◆ **Aim**
Copy out every line exactly as given.
++++ Dataset extract ++++
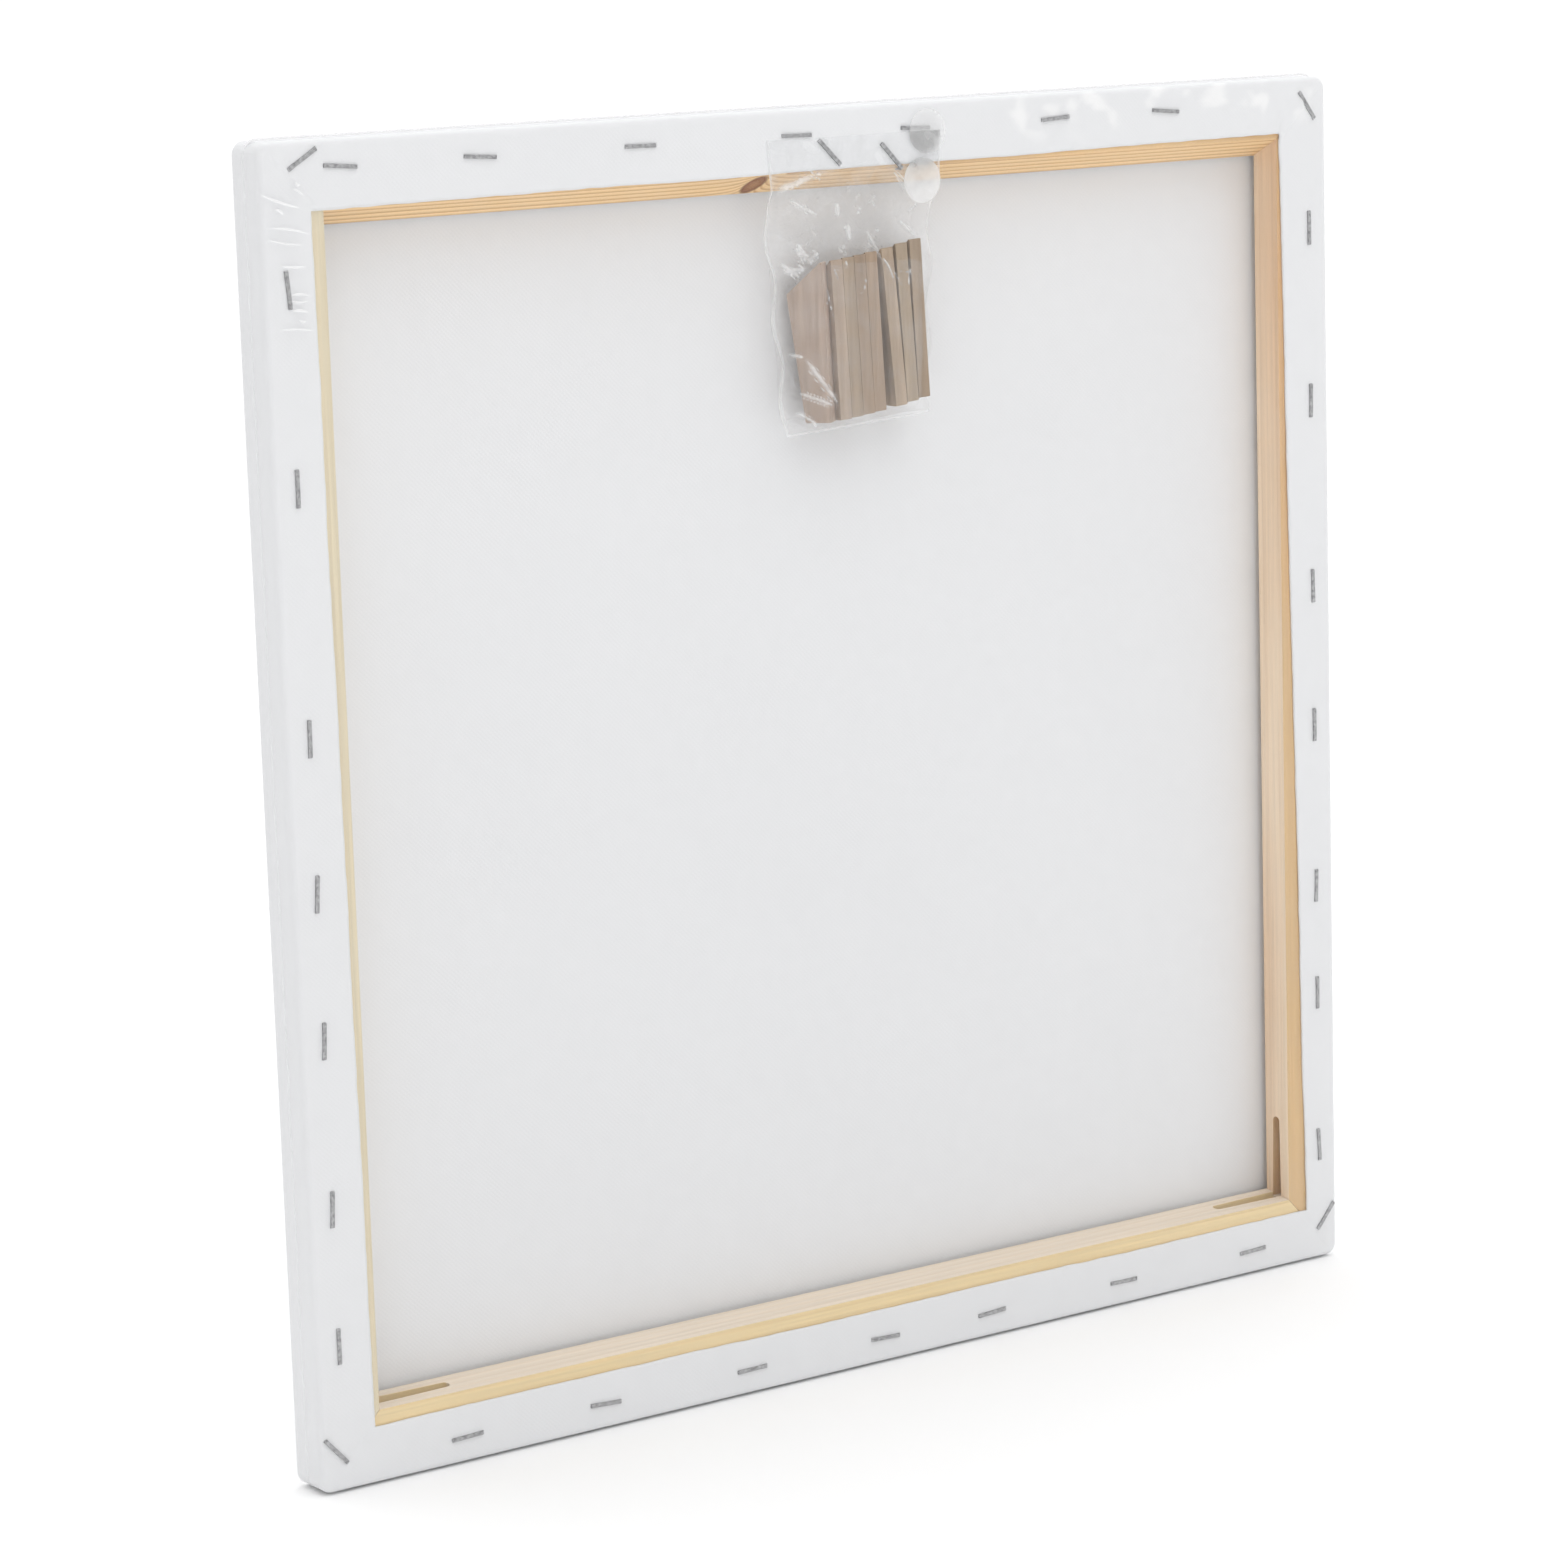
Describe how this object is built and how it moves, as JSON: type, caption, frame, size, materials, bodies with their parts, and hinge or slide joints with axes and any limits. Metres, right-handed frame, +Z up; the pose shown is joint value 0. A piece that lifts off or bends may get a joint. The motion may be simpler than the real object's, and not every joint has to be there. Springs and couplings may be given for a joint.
{
  "type": "stretched canvas",
  "caption": "Square stretched canvas on mitred pine bars that key apart, stapled at the back, with a bag of spare wooden keys, in clear shrink film.",
  "frame": {"origin": "middle of the bottom edge: the centre of the bounding box across and in depth, on the surface it stands on", "axes": "+Z up the canvas; -Y out of the painting face, +Y out of the back; +X is on the left when looking at the back"},
  "size_m": [0.4014, 0.0166, 0.4009],
  "materials": {
    "pine": "planed, unvarnished, satin",
    "key_wood": "rough sawn, matte",
    "primed_canvas": "plain weave, white primer on the face, matte",
    "staple_steel": "galvanised wire",
    "polythene": "clear, creased, glossy",
    "shrink_film": "clear, tight, glossy, creased at the corners",
    "clear_disc": "clear, hazy, semi-gloss"
  },
  "bodies": {
    "lower_left_frame": {"bar_bottom": "pine", "bar_left": "pine", "canvas": "primed_canvas", "shrink_film": "shrink_film", "staples_bottom": "staple_steel", "staples_left": "staple_steel", "corner_staple_bottom_left": "staple_steel"},
    "upper_right_frame": {"bar_top": "pine", "bar_right": "pine", "staples_top": "staple_steel", "staples_right": "staple_steel", "corner_staple_top_left": "staple_steel", "corner_staple_top_right": "staple_steel", "corner_staple_bottom_right": "staple_steel", "bag_staples": "staple_steel", "key_bag": "polythene", "clear_discs": "clear_disc", "key_1": "key_wood", "key_2": "key_wood", "key_3": "key_wood", "key_4": "key_wood", "key_5": "key_wood", "key_6": "key_wood", "key_7": "key_wood", "key_8": "key_wood"}
  },
  "joints": [
    {"name": "corner_keying", "type": "slide", "parent": "lower_left_frame", "child": "upper_right_frame", "axis": [-0.7071, 0, 0.7071], "range_m": [0, 0.0028], "deforming": ["canvas", "shrink_film"]}
  ]
}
++++
◆ **Correct output**
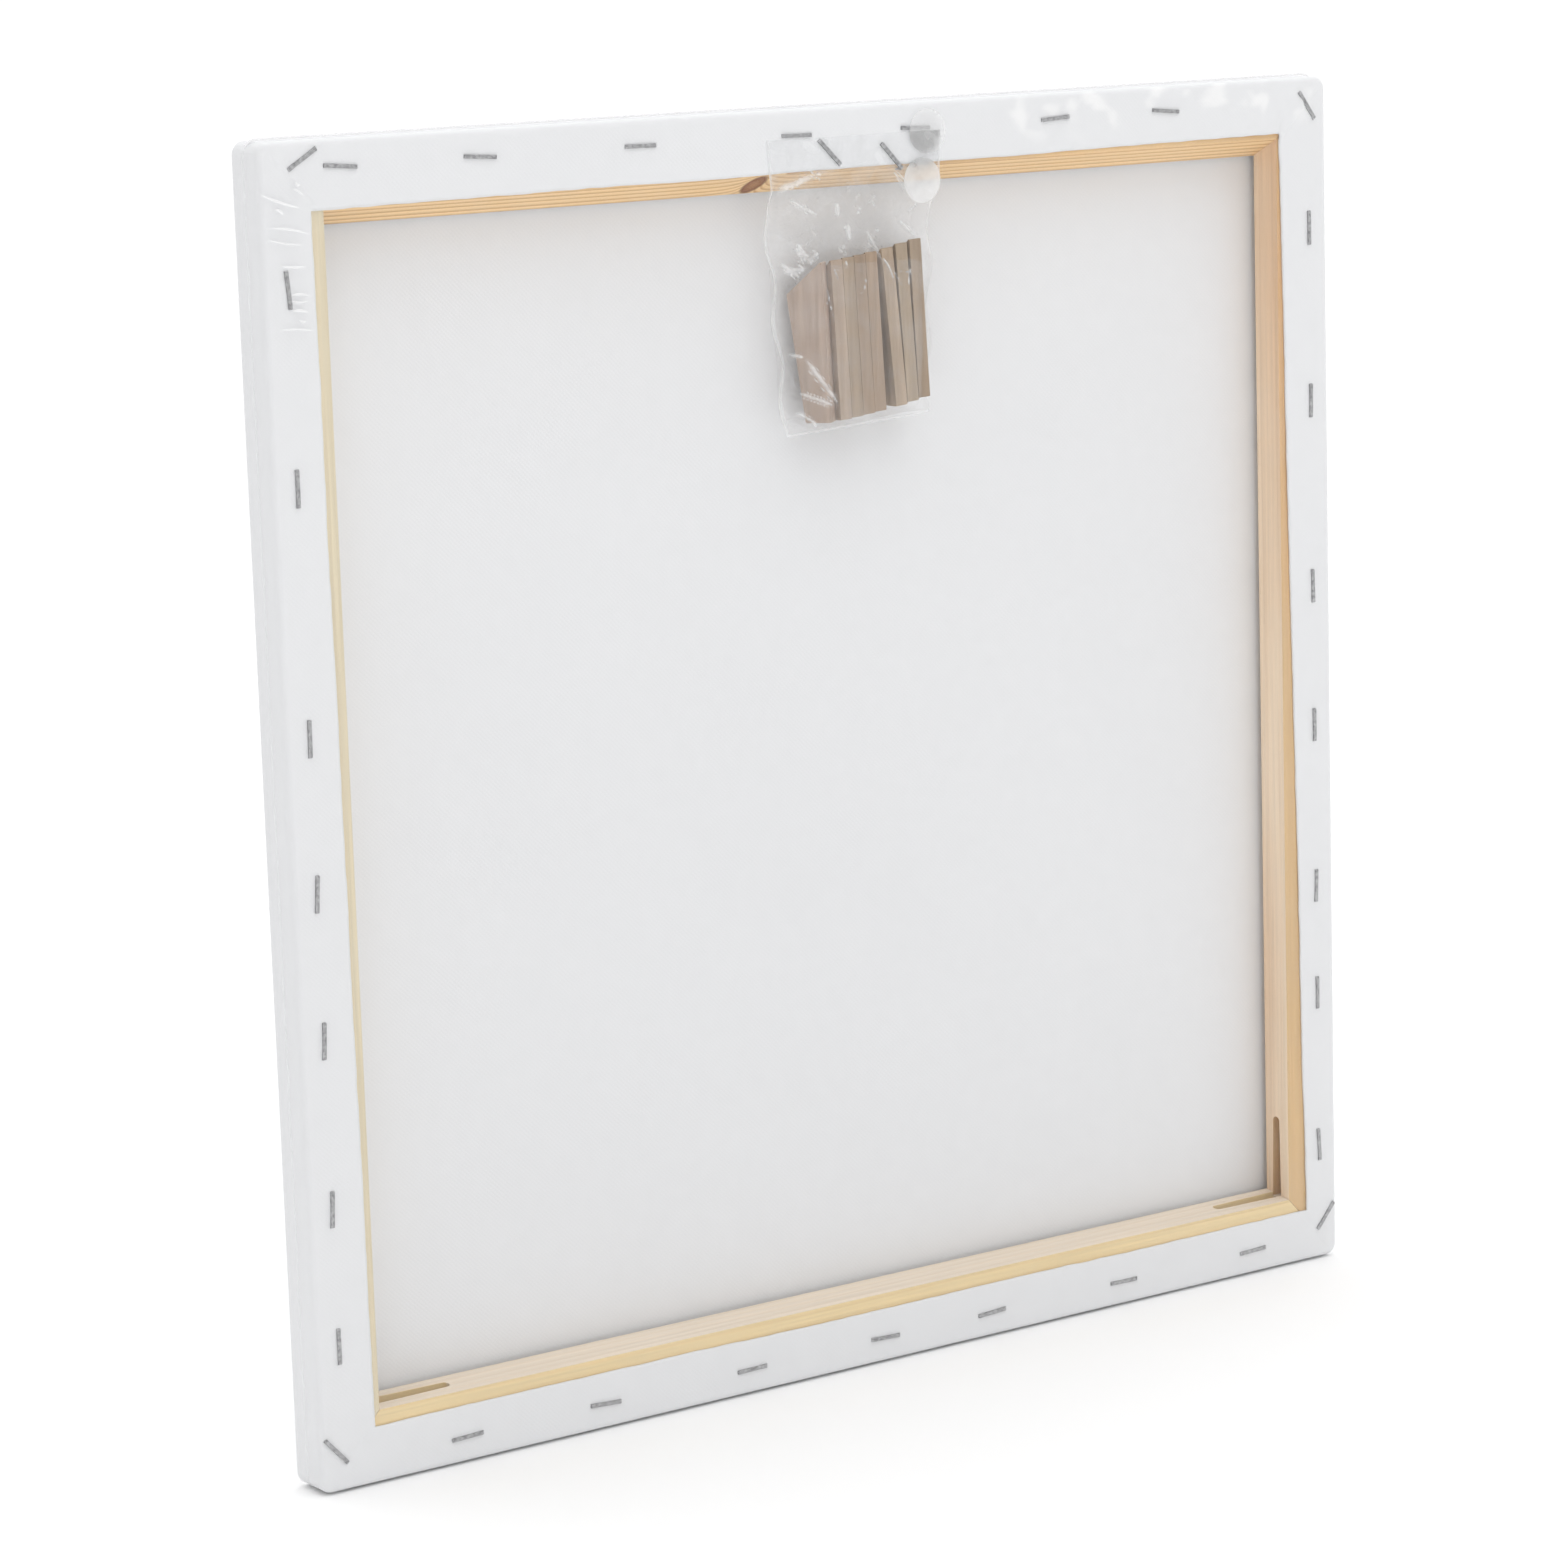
Describe how this object is built and how it moves, as JSON: type, caption, frame, size, materials, bodies with their parts, and hinge or slide joints with axes and any limits. Metres, right-handed frame, +Z up; the pose shown is joint value 0. A piece that lifts off or bends may get a joint. The motion may be simpler than the real object's, and not every joint has to be there. Springs and couplings may be given for a joint.
{
  "type": "stretched canvas",
  "caption": "Square stretched canvas on mitred pine bars that key apart, stapled at the back, with a bag of spare wooden keys, in clear shrink film.",
  "frame": {"origin": "middle of the bottom edge: the centre of the bounding box across and in depth, on the surface it stands on", "axes": "+Z up the canvas; -Y out of the painting face, +Y out of the back; +X is on the left when looking at the back"},
  "size_m": [0.4014, 0.0166, 0.4009],
  "materials": {
    "pine": "planed, unvarnished, satin",
    "key_wood": "rough sawn, matte",
    "primed_canvas": "plain weave, white primer on the face, matte",
    "staple_steel": "galvanised wire",
    "polythene": "clear, creased, glossy",
    "shrink_film": "clear, tight, glossy, creased at the corners",
    "clear_disc": "clear, hazy, semi-gloss"
  },
  "bodies": {
    "lower_left_frame": {"bar_bottom": "pine", "bar_left": "pine", "canvas": "primed_canvas", "shrink_film": "shrink_film", "staples_bottom": "staple_steel", "staples_left": "staple_steel", "corner_staple_bottom_left": "staple_steel"},
    "upper_right_frame": {"bar_top": "pine", "bar_right": "pine", "staples_top": "staple_steel", "staples_right": "staple_steel", "corner_staple_top_left": "staple_steel", "corner_staple_top_right": "staple_steel", "corner_staple_bottom_right": "staple_steel", "bag_staples": "staple_steel", "key_bag": "polythene", "clear_discs": "clear_disc", "key_1": "key_wood", "key_2": "key_wood", "key_3": "key_wood", "key_4": "key_wood", "key_5": "key_wood", "key_6": "key_wood", "key_7": "key_wood", "key_8": "key_wood"}
  },
  "joints": [
    {"name": "corner_keying", "type": "slide", "parent": "lower_left_frame", "child": "upper_right_frame", "axis": [-0.7071, 0, 0.7071], "range_m": [0, 0.0028], "deforming": ["canvas", "shrink_film"]}
  ]
}